*Problem to solve:* Lines containing the word "bodies" should be extracted in full.

*Data block:*
·····
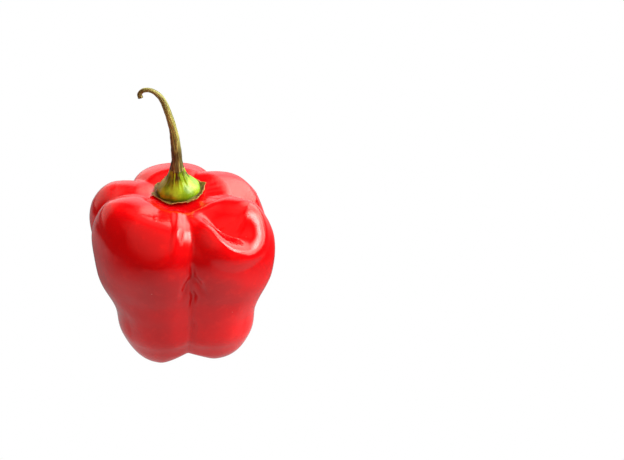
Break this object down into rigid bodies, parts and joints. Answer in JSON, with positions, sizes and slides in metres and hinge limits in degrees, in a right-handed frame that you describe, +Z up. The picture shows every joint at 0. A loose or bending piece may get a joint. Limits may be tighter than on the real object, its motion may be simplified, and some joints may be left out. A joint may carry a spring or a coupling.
{
  "type": "habanero pepper",
  "caption": "Whole ripe habanero pepper with a lobed glossy red pod, green calyx and long hooked stalk, standing upright on its blossom end.",
  "frame": {"origin": "centre of the pepper's outline seen from above, on the surface it stands on", "axes": "+Z up along the pod's axis towards the stalk, +X towards the right of the front, +Y towards the back"},
  "size_m": [0.0452, 0.0462, 0.0667],
  "materials": {
    "pod_skin": "glossy waxy red skin",
    "calyx_green": "satin yellow-green with a brown-edged collar",
    "stalk": "dull olive green with brown streaks"
  },
  "bodies": {
    "root": {"pod": "pod_skin", "calyx": "calyx_green", "stem": "stalk"}
  },
  "joints": []
}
·····
*Answer to the problem:*
Break this object down into rigid bodies, parts and joints. Answer in JSON, with positions, sizes and slides in metres and hinge limits in degrees, in a right-handed frame that you describe, +Z up. The picture shows every joint at 0. A loose or bending piece may get a joint. Limits may be tighter than on the real object, its motion may be simplified, and some joints may be left out. A joint may carry a spring or a coupling.
  "bodies": {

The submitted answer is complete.